The Pirate Bay means I will be able to listen to Accelerator in full before deciding whether or not to invest further in Peter Buck’s pension fund.  If it’s worth it (and I very much hope it is), I’ll buy it.  Human nature being what it is, I recognise that not everybody will do the same and that many will just download the torrent, whack it on their iPod and think no more of it.  If a similar facility had been available to me when I was a student I probably would have done the same – but maybe that’s as much to do with the overcharging for albums with which record companies persist than it is to do with greed.  If albums cost a fiver, I hazard that record labels would sell a lot more of them than when they persist in charging £12.99 for them…

While I consider Radiohead to be comically overrated, their experiment with their recent In Rainbows release was a brave – but necessary – experiment.  It is a shame they have so far refused to release the details of how many people downloaded the album, how many paid for it and what they paid, but Thom Yorke has commented:

In terms of digital income, we’ve made more money out of this record than out of all the other Radiohead albums put together, forever.

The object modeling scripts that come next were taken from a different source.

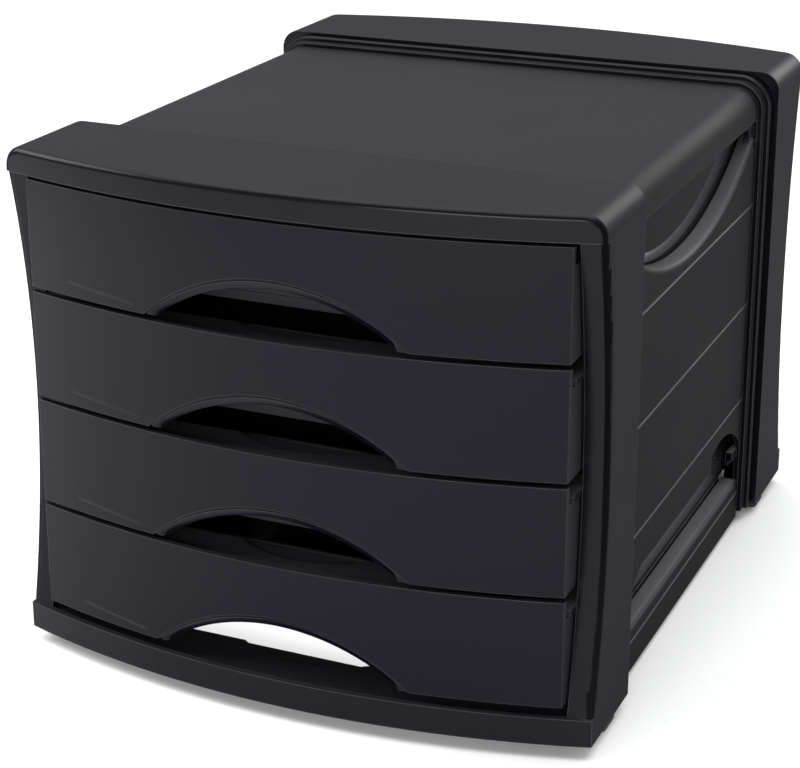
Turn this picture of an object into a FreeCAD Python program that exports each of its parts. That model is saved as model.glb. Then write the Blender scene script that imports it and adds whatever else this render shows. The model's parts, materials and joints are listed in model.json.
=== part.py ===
import FreeCAD, Part
import math
import os

V = FreeCAD.Vector
os.makedirs("parts", exist_ok=True)

# Letter tray stack with four drawers.  Millimetres, +Z up, drawers pull out along -Y.
# Origin: centre of the footprint, on the table the rubber feet stand on.

# ---- walls and fits ----
wall = 3.0                    # outer walls of the end frames, and the drawer faces
skin = 2.5                    # cover, side panels, back panel, bulkheads and rails
thin = 1.5                    # inner collar of the end frames
seam = 0.3                    # gap shown between neighbouring mouldings
slide = 0.5                   # running clearance of the drawers
beyond = 1.0                  # how far a cutting shape runs past the face it cuts

# ---- whole unit, seen from above ----
width = 285.0                 # across the two flared end frames
bow_apex = 188.0              # centre line to the middle of the bowed front (and rear) edge
bow_radius = 466.0            # plan radius of that bow
frame_depth = 74.0            # middle of the bowed edge back to the inner edge of an end frame

# ---- heights ----
foot_drop = 7.0               # table to the underside of the end frames
strip_height = 13.0           # base strip under the lowest drawer
strip_gap = 5.0               # base strip up to the lowest drawer front
drawer_count = 4
drawer_pitch = 52.9
front_gap = 2.4               # between one drawer front and the next
head_gap = 1.8                # over the top drawer front
top_bar = 12.0                # bar of the end frames over the drawers

# ---- end frames ----
upright = 13.0                # edge of a drawer front out to the side of the frame
front_room = 1.5              # drawer front to the frame beside it
frame_corner = 10.0           # radius of the frames' top corners
bar_rim = 3.0                 # rounding along the bar's outer edge
upright_rim = 4.0             # rounding along the scooped outer edge of the uprights
side_hollow = 12.0            # how far the frames' upright edges curve in at mid height
bulkhead_set = 48.0           # middle of the bowed edge back to the bulkhead
ledge_step = 2.0              # base ledge below the top of the base strip
ledge_depth = 32.0            # middle of the bowed edge back to the ledge's inner edge
ledge_half = 118.0            # half width of the open floor behind the ledge
relief_half = 31.5            # half-moon finger relief in the ledge and the rails
relief_bulge = 11.0
relief_sink = 1.2

# ---- mid body between the end frames ----
inset = 7.5                   # side panels stand in from the frames by this much
drop = 6.0                    # top cover lies below the frames' top by this much
body_corner = 12.0            # radius along the long top edges
lap = 6.0                     # cover and panels reach this far into the frames
panel_bottom = 3.5            # table to the lowest edge of the side panels
cover_skirt = 16.5            # depth of the cover, top surface to the joint line
stiffener_pitch = 40.0        # ribs under the cover
stiffener_depth = 2.0
stiffener_thick = 1.6
groove_below = 6.3            # lowest line on the side panel, below the lowest drawer front
groove_rise = 54.1            # from one line to the next
groove_half = 0.7             # half width, and depth, of those lines
tongue_thick = 1.7            # upstand that holds the cover's skirt
tongue_depth = 16.0
tongue_rise = 4.0

# ---- bands round the front of the rear frame ----
band_reach = 13.0             # first band starts this far ahead of the frame
low_band_width = 5.5
low_band_rise = 2.3
high_band_width = 4.0
high_band_rise = 4.5
neck_rise = 1.2

# ---- upper grip: a crescent under the cover ----
smile_radius = 207.0          # its lower edge
smile_depth = 55.0            # top of the cover down to the lowest point of that edge
smile_shift = 6.0             # that point lies this far ahead of the middle
smile_margin = 20.0           # front frame to the tip of the crescent
flap_radius = 185.0           # its upper edge
flap_depth = 36.0
flap_shift = 55.0

# ---- lower grip: a slot with a round rear pocket ----
slot_rise = 0.5               # lowest drawer front up to the lower edge of the slot
slot_height = 27.5
slot_margin = 24.0            # front frame to the slot
slot_slope = 15.0             # sloping front corner
slot_slope_drop = 7.0
pocket_radius = 58.0
pocket_back = 54.0            # rear frame to the centre of the pocket's round edge
pocket_sink = 19.5            # that centre below the slot
pocket_front = 71.0           # rear frame to the pocket's front edge

# ---- lips of both grips ----
lip_round = 3.5               # rounding from the panel's face into the lip
lip_thick = 2.0
grip_gap = 1.7                # lip to the side of the tray
clip_length = 9.0             # moulded clips at the rear of the grips
clip_height = 5.0

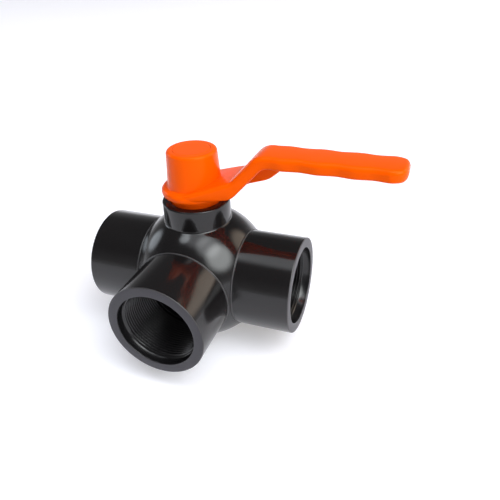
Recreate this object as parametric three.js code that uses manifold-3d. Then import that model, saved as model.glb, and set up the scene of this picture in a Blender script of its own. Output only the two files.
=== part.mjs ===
// Three way ball valve, female threaded ports, lever operated.
// Millimetres. +Z is up along the stem, +X runs to the right port, -Y runs out of the branch port.
// The origin is the centre of the ball, where the three port axes and the stem axis cross.

import * as THREE from 'three';
import { mergeVertices } from 'three/addons/utils/BufferGeometryUtils.js';
import Module from 'manifold-3d';

const wasm = await Module();
wasm.setup();

// ---------- driving dimensions ----------

const CLEARANCE = 0.3;            // running or seating gap between two pieces
const EDGE_BREAK = 0.6;           // small chamfer on moulded edges

// ball and seats
const BALL_R = 26.2;
const PASSAGE_R = 15.2;           // flow passage in connectors and ball
const SEAT_INNER_R = PASSAGE_R + 1;
const SEAT_OUTER_R = SEAT_INNER_R + 2.7;
const SEAT_LAP = 1.858;           // seat outside the line where its inner face meets the ball
const SEAT_FRONT = Math.sqrt(BALL_R ** 2 - (SEAT_OUTER_R - SEAT_LAP) ** 2);  // centre to inner face
const SEAT_BACK = SEAT_FRONT + 4.6;
const RING_SECTION = 1.6;         // thickness of the static seal rings
const TIP_R = SEAT_OUTER_R + 3.1;           // nose of a connector, round its seat
const TIP_START = SEAT_FRONT + 2.5;         // centre to the nose
const SHOULDER_START = TIP_START + 4.8;     // centre to the wider part of the nose

// ports
const PORT_LENGTH = 66.5;         // valve centre to port face
const PORT_OUTER_R = 30;          // outside of a port
const COLLAR_R = 30.6;            // thin ridge where a port meets the globe
const COLLAR_LENGTH = 0.8;
const SOCKET_R = 22.42;           // crests of the 1 1/2 inch pipe thread
const MOUTH_R = 23.9;             // plain mouth ahead of the thread
const MOUTH_DEPTH = 5;
const SOCKET_DEPTH = 38;          // port face to socket floor

// globe
const GLOBE_R = BALL_R + 17.3;
const GLOBE_WALL = 5.3;
const FLAT_OFFSET = SHOULDER_START + 3.8;   // centre to the flat that a connector butts on
const PORT_BORE_R = 26.6;         // hole in the globe that takes a connector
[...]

In the same piece Yorke also acknowledged:

The only reason we could even get away with this, the only reason anyone even gives a shit, is the fact that we’ve gone through the whole mill of the business in the first place… It only works for us because of where we are [in terms of our popularity].

It seems unlikely that a similar exercise by an unknown new band would have made them any money or seen them bestride the charts; that’s the one area where record companies can still add some value.

But unless the industry starts thinking soon about radically different operating models (including – potentially – the end of The Album, always an artificial construct in any event), more and more music buyers will seek out the Accelerators of this world via digital distributions that yield nothing for the suits (no bad thing) but nothing for the bands (a less positive development).